Exercise instructions: Please quote exactly the lines below from the line containing "build_deck()" to the line containing "points = [vertex.co", both lines included, and nothing else.

Data for processing:
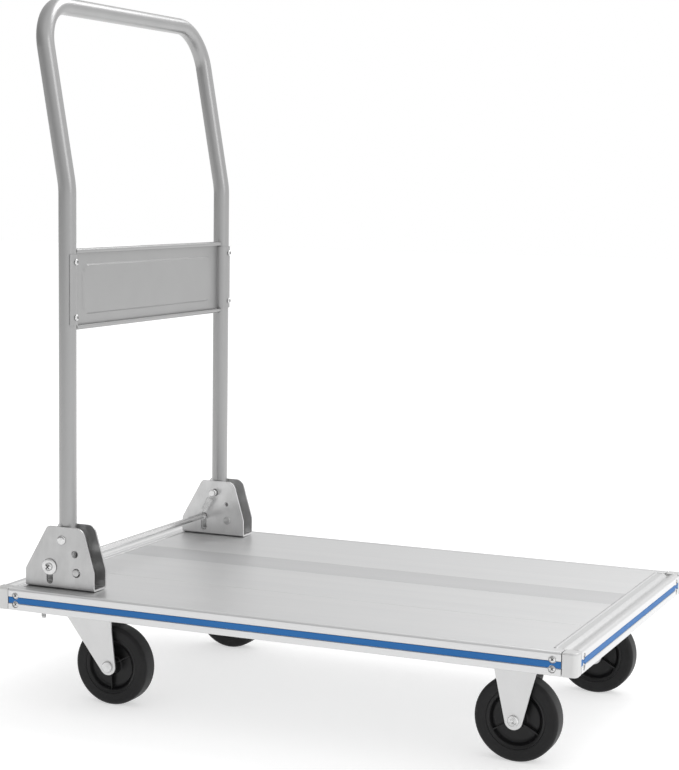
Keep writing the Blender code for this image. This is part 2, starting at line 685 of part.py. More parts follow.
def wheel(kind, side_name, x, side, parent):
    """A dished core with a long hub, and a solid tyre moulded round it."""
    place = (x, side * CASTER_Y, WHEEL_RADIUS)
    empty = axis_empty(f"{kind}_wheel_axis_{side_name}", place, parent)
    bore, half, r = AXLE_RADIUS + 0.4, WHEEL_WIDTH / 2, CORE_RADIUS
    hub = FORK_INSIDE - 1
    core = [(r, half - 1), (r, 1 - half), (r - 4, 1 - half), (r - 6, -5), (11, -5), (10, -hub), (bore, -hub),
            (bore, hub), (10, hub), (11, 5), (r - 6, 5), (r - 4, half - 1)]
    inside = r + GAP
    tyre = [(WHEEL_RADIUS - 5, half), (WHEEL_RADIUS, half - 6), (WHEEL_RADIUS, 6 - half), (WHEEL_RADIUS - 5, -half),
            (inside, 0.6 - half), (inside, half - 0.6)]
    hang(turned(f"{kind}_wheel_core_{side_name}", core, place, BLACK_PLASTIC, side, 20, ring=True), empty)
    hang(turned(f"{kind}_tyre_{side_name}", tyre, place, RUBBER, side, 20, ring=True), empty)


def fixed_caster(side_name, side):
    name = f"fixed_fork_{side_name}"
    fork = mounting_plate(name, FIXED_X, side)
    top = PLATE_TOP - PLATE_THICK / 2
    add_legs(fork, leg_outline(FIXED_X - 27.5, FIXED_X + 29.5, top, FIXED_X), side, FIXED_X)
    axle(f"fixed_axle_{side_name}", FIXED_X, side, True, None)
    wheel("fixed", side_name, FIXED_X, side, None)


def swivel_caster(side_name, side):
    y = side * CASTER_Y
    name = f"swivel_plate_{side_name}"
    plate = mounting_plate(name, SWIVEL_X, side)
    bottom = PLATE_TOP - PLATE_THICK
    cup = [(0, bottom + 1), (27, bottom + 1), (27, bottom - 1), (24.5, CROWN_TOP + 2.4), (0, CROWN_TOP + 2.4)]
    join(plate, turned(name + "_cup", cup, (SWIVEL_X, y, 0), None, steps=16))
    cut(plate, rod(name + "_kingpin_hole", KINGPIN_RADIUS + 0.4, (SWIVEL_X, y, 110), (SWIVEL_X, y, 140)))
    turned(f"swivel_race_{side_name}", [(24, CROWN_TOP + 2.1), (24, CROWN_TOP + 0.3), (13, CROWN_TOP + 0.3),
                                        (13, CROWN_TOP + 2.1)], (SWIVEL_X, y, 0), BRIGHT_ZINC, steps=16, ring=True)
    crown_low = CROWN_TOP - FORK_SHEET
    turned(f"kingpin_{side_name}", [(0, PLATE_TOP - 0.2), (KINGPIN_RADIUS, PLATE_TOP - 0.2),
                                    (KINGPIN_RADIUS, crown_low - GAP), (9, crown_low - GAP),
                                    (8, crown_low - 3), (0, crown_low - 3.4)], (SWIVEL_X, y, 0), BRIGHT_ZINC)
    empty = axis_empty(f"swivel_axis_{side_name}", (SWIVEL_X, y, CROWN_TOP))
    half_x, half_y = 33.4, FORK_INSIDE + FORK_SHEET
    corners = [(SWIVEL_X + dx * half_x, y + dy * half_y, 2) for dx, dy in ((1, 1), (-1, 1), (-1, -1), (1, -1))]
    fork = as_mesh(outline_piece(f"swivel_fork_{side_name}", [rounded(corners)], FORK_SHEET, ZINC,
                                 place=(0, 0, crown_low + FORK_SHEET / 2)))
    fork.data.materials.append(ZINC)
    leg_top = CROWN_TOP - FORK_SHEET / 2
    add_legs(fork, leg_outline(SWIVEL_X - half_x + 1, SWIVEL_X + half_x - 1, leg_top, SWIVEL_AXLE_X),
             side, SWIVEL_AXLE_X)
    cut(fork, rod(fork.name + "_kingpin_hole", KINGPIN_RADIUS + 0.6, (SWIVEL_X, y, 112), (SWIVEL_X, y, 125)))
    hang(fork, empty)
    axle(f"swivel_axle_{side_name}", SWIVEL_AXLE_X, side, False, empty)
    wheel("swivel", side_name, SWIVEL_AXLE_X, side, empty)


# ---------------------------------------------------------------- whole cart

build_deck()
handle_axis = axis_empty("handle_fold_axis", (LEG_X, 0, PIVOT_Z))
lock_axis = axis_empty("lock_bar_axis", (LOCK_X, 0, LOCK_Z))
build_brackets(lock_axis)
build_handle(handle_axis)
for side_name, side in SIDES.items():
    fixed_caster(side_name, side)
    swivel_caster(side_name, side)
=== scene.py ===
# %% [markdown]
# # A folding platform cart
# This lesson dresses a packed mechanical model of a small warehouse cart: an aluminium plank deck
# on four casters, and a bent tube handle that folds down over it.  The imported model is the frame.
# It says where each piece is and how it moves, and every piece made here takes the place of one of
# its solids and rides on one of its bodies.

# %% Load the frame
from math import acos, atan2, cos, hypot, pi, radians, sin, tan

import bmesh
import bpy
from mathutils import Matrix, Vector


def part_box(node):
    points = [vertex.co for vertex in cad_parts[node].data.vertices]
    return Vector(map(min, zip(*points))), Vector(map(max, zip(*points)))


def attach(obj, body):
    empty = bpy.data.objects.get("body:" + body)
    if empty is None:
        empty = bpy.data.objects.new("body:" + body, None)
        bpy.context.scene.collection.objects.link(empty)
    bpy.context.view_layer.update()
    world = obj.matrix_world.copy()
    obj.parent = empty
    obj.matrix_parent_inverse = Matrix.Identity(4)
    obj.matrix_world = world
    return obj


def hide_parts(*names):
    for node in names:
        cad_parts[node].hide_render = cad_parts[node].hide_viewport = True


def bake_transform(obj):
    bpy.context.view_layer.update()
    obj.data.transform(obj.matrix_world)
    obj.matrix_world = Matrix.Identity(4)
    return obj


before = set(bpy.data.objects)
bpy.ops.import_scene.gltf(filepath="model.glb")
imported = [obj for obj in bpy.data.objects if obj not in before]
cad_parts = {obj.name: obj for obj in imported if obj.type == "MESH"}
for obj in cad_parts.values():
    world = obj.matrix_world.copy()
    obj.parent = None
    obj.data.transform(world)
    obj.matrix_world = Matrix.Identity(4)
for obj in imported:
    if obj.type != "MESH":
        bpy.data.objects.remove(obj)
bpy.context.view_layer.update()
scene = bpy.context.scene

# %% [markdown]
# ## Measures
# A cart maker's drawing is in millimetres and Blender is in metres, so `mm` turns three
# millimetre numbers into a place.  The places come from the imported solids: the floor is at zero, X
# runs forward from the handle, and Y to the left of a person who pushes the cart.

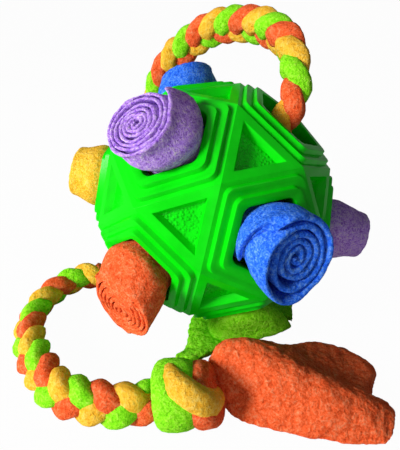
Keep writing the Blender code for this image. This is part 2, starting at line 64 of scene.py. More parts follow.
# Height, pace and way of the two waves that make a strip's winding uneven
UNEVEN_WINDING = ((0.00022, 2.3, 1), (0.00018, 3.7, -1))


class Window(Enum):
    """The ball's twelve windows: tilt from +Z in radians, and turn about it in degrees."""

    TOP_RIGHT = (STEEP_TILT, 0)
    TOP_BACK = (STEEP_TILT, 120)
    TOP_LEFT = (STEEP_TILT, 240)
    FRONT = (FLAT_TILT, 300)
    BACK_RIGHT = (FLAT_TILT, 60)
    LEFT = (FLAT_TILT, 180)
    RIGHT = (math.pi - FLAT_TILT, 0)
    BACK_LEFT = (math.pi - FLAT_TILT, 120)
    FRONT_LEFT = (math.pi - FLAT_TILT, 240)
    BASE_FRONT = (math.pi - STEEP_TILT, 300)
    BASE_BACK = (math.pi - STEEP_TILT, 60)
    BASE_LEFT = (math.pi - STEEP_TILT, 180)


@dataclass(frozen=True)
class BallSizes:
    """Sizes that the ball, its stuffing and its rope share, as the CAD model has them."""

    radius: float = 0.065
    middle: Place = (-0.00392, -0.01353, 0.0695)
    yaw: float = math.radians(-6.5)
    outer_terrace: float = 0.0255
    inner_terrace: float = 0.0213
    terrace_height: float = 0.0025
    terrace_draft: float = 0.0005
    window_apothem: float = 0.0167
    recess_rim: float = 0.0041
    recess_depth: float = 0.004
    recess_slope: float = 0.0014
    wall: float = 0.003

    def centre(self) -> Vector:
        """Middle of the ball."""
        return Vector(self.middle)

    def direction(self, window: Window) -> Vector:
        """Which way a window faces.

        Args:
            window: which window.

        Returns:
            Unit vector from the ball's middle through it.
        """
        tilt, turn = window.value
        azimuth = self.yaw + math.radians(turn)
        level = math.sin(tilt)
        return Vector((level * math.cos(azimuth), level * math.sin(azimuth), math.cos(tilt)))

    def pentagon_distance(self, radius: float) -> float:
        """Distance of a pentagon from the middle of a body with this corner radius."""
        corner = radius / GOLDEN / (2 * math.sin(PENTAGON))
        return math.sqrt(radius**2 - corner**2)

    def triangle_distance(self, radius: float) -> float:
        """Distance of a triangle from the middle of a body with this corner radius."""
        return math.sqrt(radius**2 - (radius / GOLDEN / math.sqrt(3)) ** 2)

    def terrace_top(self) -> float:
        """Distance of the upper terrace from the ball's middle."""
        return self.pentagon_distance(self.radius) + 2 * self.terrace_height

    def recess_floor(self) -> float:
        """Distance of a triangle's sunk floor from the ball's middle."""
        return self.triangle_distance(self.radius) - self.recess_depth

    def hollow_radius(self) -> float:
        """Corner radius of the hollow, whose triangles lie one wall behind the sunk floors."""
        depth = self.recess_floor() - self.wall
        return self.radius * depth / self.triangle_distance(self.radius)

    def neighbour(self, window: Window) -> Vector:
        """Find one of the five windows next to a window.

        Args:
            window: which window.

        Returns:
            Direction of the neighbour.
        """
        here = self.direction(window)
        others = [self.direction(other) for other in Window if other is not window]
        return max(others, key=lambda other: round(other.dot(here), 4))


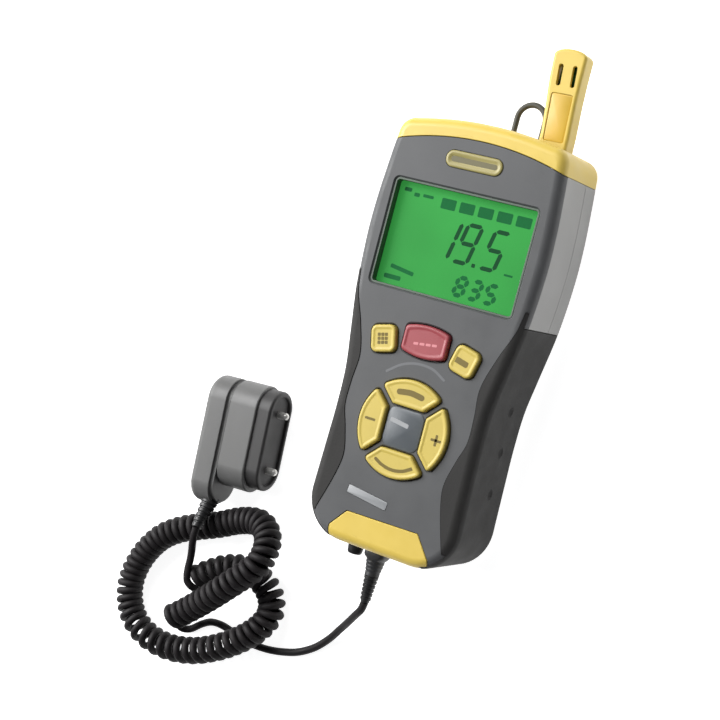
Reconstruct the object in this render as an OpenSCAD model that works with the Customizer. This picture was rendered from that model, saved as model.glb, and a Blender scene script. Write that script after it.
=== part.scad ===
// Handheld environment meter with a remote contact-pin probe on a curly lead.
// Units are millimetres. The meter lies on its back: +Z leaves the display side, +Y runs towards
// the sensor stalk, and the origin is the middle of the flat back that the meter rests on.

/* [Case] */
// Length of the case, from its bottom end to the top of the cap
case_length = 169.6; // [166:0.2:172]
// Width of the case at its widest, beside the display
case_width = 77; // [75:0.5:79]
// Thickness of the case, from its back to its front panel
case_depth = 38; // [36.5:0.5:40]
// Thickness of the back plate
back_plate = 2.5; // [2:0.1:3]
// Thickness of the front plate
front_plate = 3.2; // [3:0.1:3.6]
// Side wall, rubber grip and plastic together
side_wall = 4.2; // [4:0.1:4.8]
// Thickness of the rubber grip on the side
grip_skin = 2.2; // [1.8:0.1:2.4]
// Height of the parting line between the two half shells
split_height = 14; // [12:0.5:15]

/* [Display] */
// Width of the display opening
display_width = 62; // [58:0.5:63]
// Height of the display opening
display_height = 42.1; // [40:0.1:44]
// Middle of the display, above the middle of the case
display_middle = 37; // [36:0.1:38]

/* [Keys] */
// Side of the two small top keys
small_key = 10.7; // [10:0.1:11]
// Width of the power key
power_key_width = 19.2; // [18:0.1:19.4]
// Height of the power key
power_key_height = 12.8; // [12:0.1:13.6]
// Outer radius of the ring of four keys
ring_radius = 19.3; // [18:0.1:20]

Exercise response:
build_deck()
handle_axis = axis_empty("handle_fold_axis", (LEG_X, 0, PIVOT_Z))
lock_axis = axis_empty("lock_bar_axis", (LOCK_X, 0, LOCK_Z))
build_brackets(lock_axis)
build_handle(handle_axis)
for side_name, side in SIDES.items():
    fixed_caster(side_name, side)
    swivel_caster(side_name, side)
=== scene.py ===
# %% [markdown]
# # A folding platform cart
# This lesson dresses a packed mechanical model of a small warehouse cart: an aluminium plank deck
# on four casters, and a bent tube handle that folds down over it.  The imported model is the frame.
# It says where each piece is and how it moves, and every piece made here takes the place of one of
# its solids and rides on one of its bodies.

# %% Load the frame
from math import acos, atan2, cos, hypot, pi, radians, sin, tan

import bmesh
import bpy
from mathutils import Matrix, Vector


def part_box(node):
    points = [vertex.co for vertex in cad_parts[node].data.vertices]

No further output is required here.